Wizards
- Cover of first edition
- Editors: Isaac Asimov Martin H. Greenberg Charles G. Waugh
- Cover artist: Kinuko Kraft
- Language: English
- Series: Isaac Asimov's Magical Worlds of Fantasy
- Genre: Fantasy, science fiction
- Publisher: Signet/New American Library
- Publication date: 1983
- Publication place: United States
- Media type: Print (paperback)
- Pages: 304
- ISBN: 0-451-12542-8
- Preceded by: none
- Followed by: Witches

= Wizards (Asimov anthology) =

1983 fantasy and sci-fi anthology book

Wizards is an anthology of themed fantasy and science fiction short stories on the subject of wizards edited by Isaac Asimov, Martin H. Greenberg and Charles G. Waugh.
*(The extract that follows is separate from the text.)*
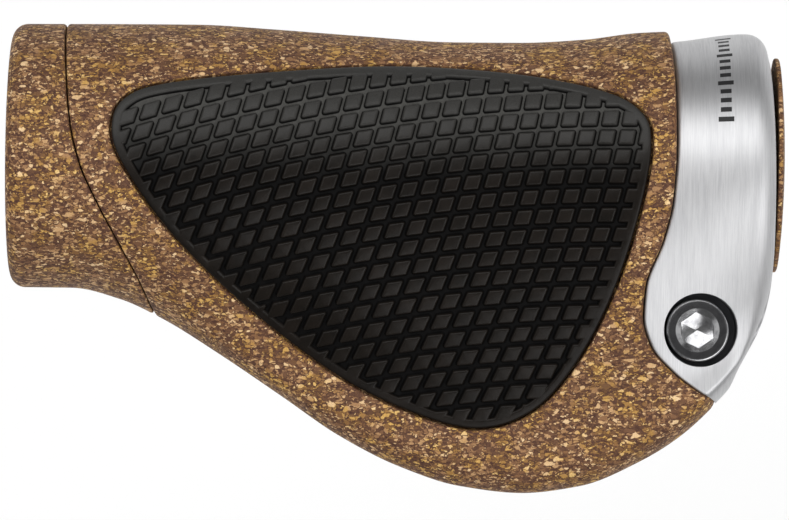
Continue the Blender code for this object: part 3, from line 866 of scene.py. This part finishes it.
def socket_cutters(head_top):
    """Cutters for the hexagon socket, with the drill's point at its floor, and for its chamfered mouth."""
    half_flats, depth, point = 2.02, 2.3, 0.7
    turn = full_turn(6) + math.radians(35)

    def hexagon(z, scale):
        corner_r = half_flats / math.cos(math.pi / 6) * scale
        return np.column_stack([BOLT_X + corner_r * np.cos(turn), BOLT_Y + corner_r * np.sin(turn),
                                np.full(6, z)])

    floor = head_top - depth
    socket = ring_solid("socket", [hexagon(head_top + 1, 1), hexagon(floor, 1), hexagon(floor - point, 0.06)],
                        capped=True)
    above, below = head_top + 0.3, head_top - 0.38
    mouth = turned("mouth", [(above, 0.1), (above, 3.3), (head_top, 2.8), (below, 2.15), (below, 0.1)],
                   upright=True)
    return socket, mouth


def make_small_steel(steel):
    """The washer under the bolt's head and the threaded bush in the lower jaw."""
    low, high = SEAT_Z + GAP, SEAT_Z + GAP + 1
    washer = filleted([(high, WASHER_R, 0.15), (low, WASHER_R, 0.15), (low, 2.65, 0.1), (high, 2.65, 0.1)])
    finish_piece(turned("screw_washer", washer, steel, upright=True), "washer", "steel", "bolt_washer")
    low, high = INSERT_Z
    bore_r = BOLT_R + 0.22
    outer = filleted([(high, bore_r + 0.2), (high, INSERT_R, 0.25), (low + 0.9, INSERT_R)])
    outer += filleted([(low + 0.8, INSERT_R), (low, INSERT_R, 0.15), (low, bore_r + 0.3)])
    bore = [(along, bore_r) for along in np.arange(low + 0.3, high - 0.2, THREAD_STEP)]
    thread = thread_ripple(low + 0.1, high, 0.3)

    def ripple(along, radius, angle):
        if radius == bore_r:
            return -thread(along, radius, angle)
        knurled = radius > INSERT_R - 0.01 and along > low + 0.9
        return -0.08 * np.abs(np.sin(24 * angle)) * knurled

    bush = turned("threaded_bush", [*outer, *bore], steel, upright=True, around=192, ripple=ripple)
    finish_piece(bush, "clamp", "steel", "thread_insert")


def make_sleeve(nylon):
    """The core sleeve, with a rounded end and four slots under the clamp."""
    profile = filleted([(SLEEVE_END, SLEEVE_R, 0.3), (0, SLEEVE_R, 0.3), (0, SLEEVE_BORE_R, 0.4),
                        (SLEEVE_END, SLEEVE_BORE_R, 0.2)])
    sleeve = turned("slotted_sleeve", profile, nylon, around=192)
    slots = []
    for turn in (math.pi / 4, -math.pi / 4):
        slot = box("slot", (84, -15, -1), (SLEEVE_END + 2, 15, 1))
        slot.rotation_euler.x = turn
        slots.append(slot)
    bpy.context.view_layer.update()
    cut(sleeve, *slots)
    finish_piece(sleeve, "grip", "nylon", "core_sleeve")


def make_plug(nylon, cork):
    """The end plug: a hollow ribbed stem, and a domed cork cap on its flange."""
    flange_x, inner_end, pitch = CLAMP_END - 1.3, CLAMP_END - 18, 3
    profile = [(CLAMP_END, 0.1), (CLAMP_END, 10.8, 0.3), (flange_x, 10.8, 0.3), (flange_x, 8.4, 0.2)]
    for k in range(5):
        crest = flange_x - pitch * (k + 0.7)
        profile += [(crest + 1.1, 8.4, 0.15), (crest + 0.6, 9.2, 0.12), (crest, 9.2, 0.12),
                    (crest - 0.6, 8.4, 0.15)]
    profile += [(inner_end, 7.8, 0.3), (inner_end, 6.6, 0.3), (CLAMP_END - 3, 6.6, 0.4), (CLAMP_END - 3, 0.1)]
    stem = turned("ribbed_plug_stem", filleted(profile, 4), nylon, around=144)
    finish_piece(stem, "plug", "nylon", "plug_stem")
    back = CLAMP_END + GAP
    dome = [(PLUG_END - 0.75 * (r / CAP_R) ** 2.4, r) for r in np.linspace(0.1, CAP_R - 0.2, 18)]
    edge = [(PLUG_END - 0.82, CAP_R - 0.03), (PLUG_END - 0.95, CAP_R), (back + 0.1, CAP_R),
            (back, CAP_R - 0.1), (back, 0.1)]
    cap = turned("cork_plug_cap", [*dome, *edge], cork, around=192)
    finish_piece(cap, "plug", "cork", "plug_cap")


# ---------------------------------------------------------------- stage

def make_stage():
    """A pale floor well below the grip, and soft studio light."""
    floor_z, half = -0.3, 2.5
    mesh = bpy.data.meshes.new("floor")
    corners = [(-half, -half, floor_z), (half, -half, floor_z), (half, half, floor_z), (-half, half, floor_z)]
    mesh.from_pydata(corners, [], [(0, 1, 2, 3)])
    floor = bpy.data.objects.new("floor", mesh)
    bpy.context.scene.collection.objects.link(floor)
    mesh.materials.append(Shader("floor", Roughness=0.9, Base_Color=(0.9, 0.9, 0.9, 1)).material)
    world = bpy.data.worlds.new("studio")
    bpy.context.scene.world = world
    world.use_nodes = True
    background = world.node_tree.nodes["Background"]
    background.inputs["Color"].default_value = (1, 1, 1, 1)
    background.inputs["Strength"].default_value = 0.16
    panel("front", 30, 112, (2.35, 1.3), 31.5)
    panel("back", 40, -54, (1.8, 1.2), 23.5)
    panel("right", 60, 10, (1.9, 1.9), 8.5)
    panel("left", 60, 185, (1.9, 1.9), 8.6)


def panel(name, tilt, bearing, size, power):
    """A soft light in metres and watts: tilt degrees from overhead, on a bearing round from +X."""
    distance, middle = 2.0, (0.05, -0.012, 0.0)
    tilt, bearing = math.radians(tilt), math.radians(bearing)
    away = (math.sin(tilt) * math.cos(bearing), math.sin(tilt) * math.sin(bearing), math.cos(tilt))
    light = bpy.data.lights.new(name, "AREA")
    light.shape = "RECTANGLE"
    light.size, light.size_y = size
    light.energy = power
    made = bpy.data.objects.new(name, light)
    bpy.context.scene.collection.objects.link(made)
    made.location = [m + distance * a for m, a in zip(middle, away)]
    made.rotation_euler = Vector(away).to_track_quat("Z", "Y").to_euler()


def make_camera():
    """Straight above the grip, as a long lens sees it."""
    camera = bpy.data.cameras.new("camera")
    camera.sensor_width = 36
    camera.lens = 280.8
    made = bpy.data.objects.new("camera", camera)
    bpy.context.scene.collection.objects.link(made)
    made.location = (0.04984, -0.01294, 0.8)
    made.rotation_euler = (0, 0, math.radians(0.75))
    bpy.context.scene.camera = made
    bpy.context.scene.view_settings.view_transform = "Standard"


def main():
    make_camera()
    make_stage()
    cork, nylon = cork_material(), nylon_material()
    make_cork_grip(cork)
    make_cork_collar(cork)
    make_palm_pad(rubber_material())
    make_clamp(brushed_aluminium_material())
    make_bolt(steel_material("bolt_steel", 168, 0.16, ring=(2.8, 3.75)))
    make_small_steel(steel_material("steel", 170, 0.3))
    make_sleeve(nylon)
    make_plug(nylon, cork)
    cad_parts["palm_frame"].material_slots[0].material = nylon


main()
The first volume in their Isaac Asimov's Magical Worlds of Fantasy series, it was first published in paperback by Signet/New American Library in October 1983. It was later gathered together with Witches, the second book in the series, into the omnibus hardcover collection Isaac Asimov's Magical Worlds of Fantasy: Witches & Wizards (1985).

==Summary==
The book collects ten novellas, novelettes and short stories by various fantasy and science fiction authors, with an introduction by Asimov.

==Contents==
- "Introduction" (Isaac Asimov)
- "Mazirian the Magician" (Jack Vance)
- "Please Stand By" (Ron Goulart)
- "What Good Is a Glass Dagger?" (Larry Niven)
- "The Eye of Tandyla" (L. Sprague de Camp)
- "The White Horse Child" (Greg Bear)
- "Semley's Necklace" (Ursula K. Le Guin)
- "And the Monsters Walk" (John Jakes)
- "The Seeker in the Fortress" (Manly Wade Wellman)
- "The Wall Around the World" (Theodore R. Cogswell)
- "The People of the Black Circle" (Robert E. Howard)

==Reception==
Tom Easton, briefly surveying the anthology in Analog Science Fiction/Science Fact, notes of the selections in it that "some are classics," and singles out the Howard piece as "[o]ne of his best."

The anthology was also reviewed by Lahna F. Diskin in Fantasy Review, July 1984.